- Spring Creek Location within Texas Spring Creek Location within the United States
- Coordinates: 31°21′12″N 98°49′19″W﻿ / ﻿31.35333°N 98.82194°W
- Country: United States
- State: Texas
- County: San Saba
- Elevation: 1,391 ft (424 m)
- Time zone: UTC-6 (Central (CST))
- • Summer (DST): UTC-5 (CDT)
- Area code: 325
- GNIS feature ID: 1380584

= Spring Creek, San Saba County, Texas =

Spring Creek is an unincorporated community in San Saba County, in the U.S. state of Texas. According to the Handbook of Texas, the community had a population of 20 in 2000.

==History==
A post office named Bomar was established here in 1905 and remained in operation until 1914. It was operated in Mrs.
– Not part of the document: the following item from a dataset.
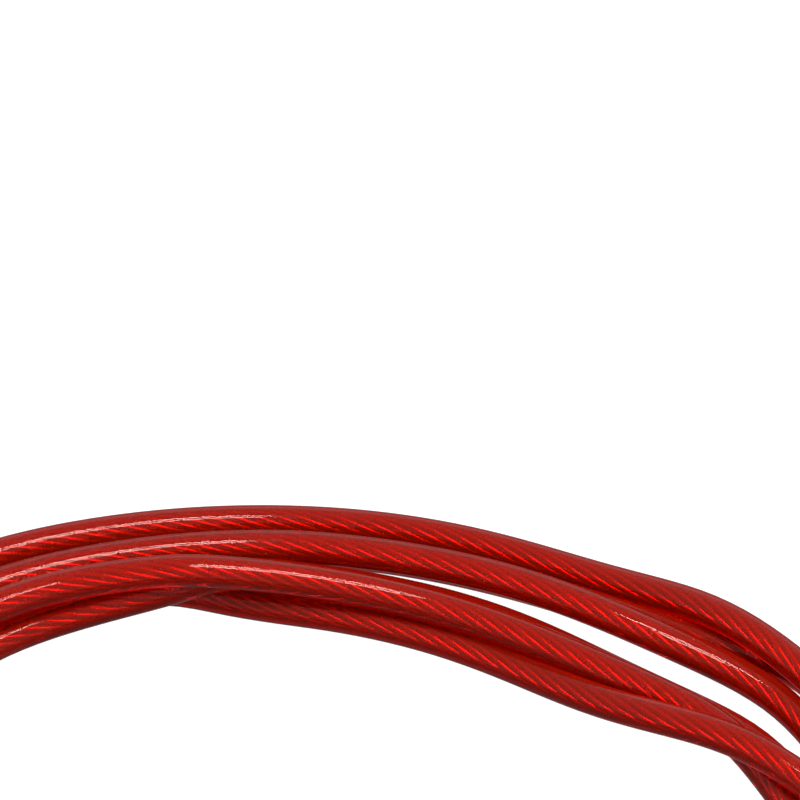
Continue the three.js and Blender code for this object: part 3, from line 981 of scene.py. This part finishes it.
cable_main = jacket("cable_jacket_main", main_line, VINYL)
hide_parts("cable_lead", "cable_coil")
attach(cable_main, "body")
rope_main = rope("cable_rope_main", main_line, STRAND)
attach(rope_main, "body")

cable_tail = jacket("cable_jacket_tail", tail_line, VINYL)
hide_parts("cable_tail")
rope_tail = rope("cable_rope_tail", tail_line, STRAND, main_length)
for piece in (cable_tail, rope_tail):
    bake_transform(piece)

[tuple(p) for p in resampled(main_line, JACKET_STEP)]
[tuple(p) for p in resampled(tail_line, JACKET_STEP)]

# ---------------------------------------------------------------- camera, floor and light

ELEVATION = math.radians(53)
FRAME_WIDTH = 24.2 * CABLE_D
LENS = 500.0
SENSOR = 36.0
APEX_LEFT = 3.3 * MM  # from the middle of the coil to the top of its far arc
AIM_RIGHT = 13.1 * MM  # from the top of the far arc to the middle of the picture
AIM_UP = 9.8 * MM
EYE_BACK = 13 * MM
LIGHT_RUN = 0.148  # the overhead lights stand this far to the right, and lean back over the coil
LIGHT_HEIGHT = 0.6
LIGHT_SIZE = (0.07, 0.305)
LIGHT_POWER = 2.3
SKY = ((0.0, 0.2), (0.44, 0.25), (0.56, 1.0), (0.75, 0.85), (1.0, 0.75))  # tone from below to above
FLOOR_HALF = 3.0


def camera():
    """Looks along +Y and down. The picture's middle lies beyond the coil's far edge."""
    low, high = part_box("cable_coil")
    far_x = (low[0] + high[0]) / 2 - APEX_LEFT
    top = (high[1] - CABLE_R) * math.sin(ELEVATION) + CABLE_R * math.cos(ELEVATION) + CABLE_R
    aim = Vector((far_x + AIM_RIGHT, (top + AIM_UP) / math.sin(ELEVATION), 0))
    toward = Vector((0, -math.cos(ELEVATION), math.sin(ELEVATION)))
    distance = FRAME_WIDTH * LENS / SENSOR + EYE_BACK
    data = bpy.data.cameras.new("camera")
    data.lens = LENS
    data.sensor_width = SENSOR
    data.clip_start = 0.01
    data.clip_end = 10
    eye = in_scene("camera", data)
    eye.location = aim + toward * distance
    eye.rotation_euler = (-toward).to_track_quat("-Z", "Y").to_euler()
    bpy.context.scene.camera = eye


def area_light(name, place, target, size, power):
    """A rectangular light. For one that points down, the first size runs along Y."""
    data = bpy.data.lights.new(name, "AREA")
    data.energy = power
    data.shape = "RECTANGLE"
    data.size, data.size_y = size
    light = in_scene(name, data)
    light.location = place
    light.rotation_euler = (Vector(target) - Vector(place)).to_track_quat("-Z", "Y").to_euler()


def sky():
    """A plain studio surround, pale above and dim below."""
    world = bpy.data.worlds.new("studio")
    bpy.context.scene.world = world
    world.use_nodes = True
    tree = world.node_tree
    place = tree.nodes.new("ShaderNodeTexCoord")
    parts = tree.nodes.new("ShaderNodeSeparateXYZ")
    height = tree.nodes.new("ShaderNodeMapRange")
    height.inputs["From Min"].default_value = -1.0
    ramp = tree.nodes.new("ShaderNodeValToRGB")
    link(tree, place.outputs["Generated"], parts.inputs["Vector"])
    link(tree, parts.outputs["Z"], height.inputs["Value"])
    link(tree, height.outputs["Result"], ramp.inputs["Fac"])
    link(tree, ramp.outputs["Color"], tree.nodes["Background"].inputs["Color"])
    while len(ramp.color_ramp.elements) < len(SKY):
        ramp.color_ramp.elements.new(0.5)
    for element, (position, tone) in zip(ramp.color_ramp.elements, SKY):
        element.position = position
        element.color = (tone, tone, tone, 1)
    tree.nodes["Background"].inputs["Strength"].default_value = 1.0


def white_floor():
    """A floor as white as the photograph's ground. It lights and mirrors nothing, so that the metal keeps its
    contrast."""
    material, _, shader = node_material("floor_white")
    shader.inputs["Base Color"].default_value = (0.15, 0.15, 0.15, 1)
    shader.inputs["Emission Color"].default_value = (1, 1, 1, 1)
    shader.inputs["Emission Strength"].default_value = 1.0
    shader.inputs["Roughness"].default_value = 0.9
    shader.inputs["Specular IOR Level"].default_value = 0.1
    corners = [(x * FLOOR_HALF, y * FLOOR_HALF, 0) for x, y in ((-1, -1), (1, -1), (1, 1), (-1, 1))]
    floor = new_piece("floor", corners, [(0, 1, 2, 3)], material, smooth=False)
    floor.visible_diffuse = False
    floor.visible_glossy = False
    floor.visible_transmission = False


def studio():
    """The surround, the floor and two strip lights, which draw the lines of light along the cable."""
    sky()
    white_floor()
    for y in (0.06, 0.19):
        area_light("overhead", (LIGHT_RUN, y, LIGHT_HEIGHT), (0.02, y, 0), LIGHT_SIZE, LIGHT_POWER)
    bpy.context.scene.view_settings.view_transform = "Standard"


camera()
studio()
W.H. Ledbetter's home and named after her parents, James and Lucinda. Spring Creek had a community center, a church, a cemetery, and one business as of 1984. Its population was 20 in 2000.

==Geography==
Spring Creek is located on Farm to Market Road 500, 10 mi northeast of Richland Springs in northern San Saba County.

==Education==
The first school in Spring Creek opened in either the late 1870s or early 1880s. It was also served by the Cat Claw School in 1949 and joined the San Saba Independent School District.